Kelima, Komnas HAM berpandangan bahwa hak korban atas pemulihan juga berlaku bagi korban peristiwa Pelanggaran HAM yang Berat yang telah disidangkan melalui Pengadilan HAM namun hingga saat ini belum mendapatkan haknya atas pemulihan. Peristiwa tersebut yaitu Peristiwa Tanjung Priok 1984, Peristiwa Timor-Timor 1999, Peristiwa Abepura 2000, dan Peristiwa Paniai 2014.
Keenam, Komnas HAM meminta berbagai institusi untuk turut mendukung kebijakan pemerintah terkait tindak lanjut atas laporan Tim PPHAM.
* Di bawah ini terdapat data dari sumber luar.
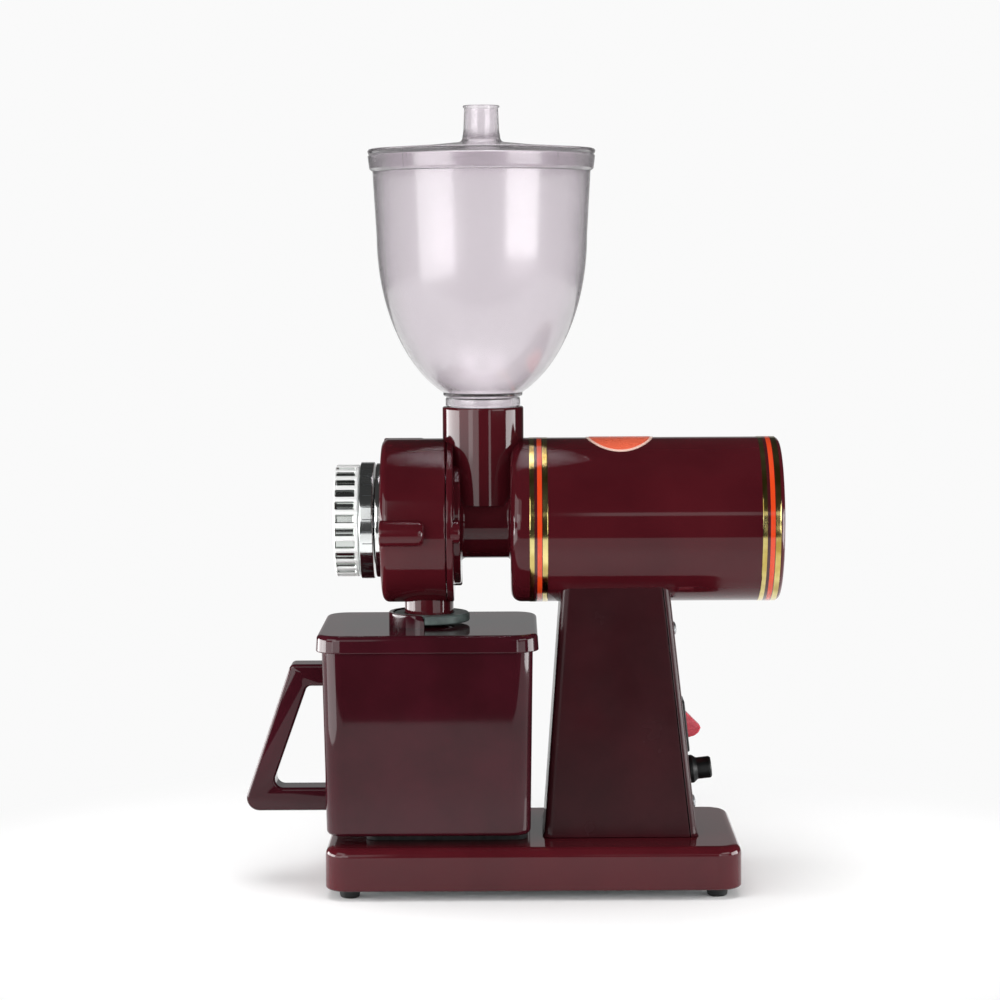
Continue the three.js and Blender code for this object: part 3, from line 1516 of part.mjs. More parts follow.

Institusi tersebut di antaranya TNI, Polri, Kementerian Keuangan, Kementerian Dalam Negeri, Kementerian Sosial, Kementerian Pemberdayaan Perempuan dan Perlindungan Anak, Kementerian Pendidikan, Kebudayaan, Riset dan Teknologi, Kementerian Kesehatan, Kementerian Ketenagakerjaan, Kementerian Hukum dan HAM, dan Kementerian/Lembaga lain, serta pemerintah daerah/provinsi/kabupaten/kota.
Ketujuh, Komnas HAM membuka ruang bagi korban untuk mengajukan status sebagai korban Pelanggaran HAM yang Berat kepada Komnas HAM.
“Sesuai mandat Undang-Undang Nomor 26 Tahun 2000 tentang Pengadilan HAM dan Peraturan Pemerintah Nomor 7 Tahun 2018 tentang Pemberian Kompensasi, Restitusi, dan Bantuan kepada Saksi dan Korban, Komnas HAM berwenang untuk menyatakan seseorang sebagai korban Peristiwa Pelanggaran HAM yang Berat,” terang Atnike.
Kedelapan, Komnas HAM meminta Menkopolhukam untuk merumuskan langkah konkret tindak lanjut atas laporan Tim PPHAM.
Kesembilan, Komnas HAM mendukung dan mendorong tindak lanjut dari Laporan Tim PPHAM sebagaimana komitmen yang telah disampaikan oleh Presiden.
“Demi pemenuhan Hak-hak Korban Pelanggaran HAM yang Berat, sesuai dengan fungsi dan kewenangan yang diatur oleh Undang-Undang Nomor 39 Tahun 1999 tentang Hak Asasi Manusia, Undang-Undang Nomor 26 Tahun 2000 tentang Pengadilan HAM, dan peraturan perundang-undangan terkait lainnya,” pungkas Atnike.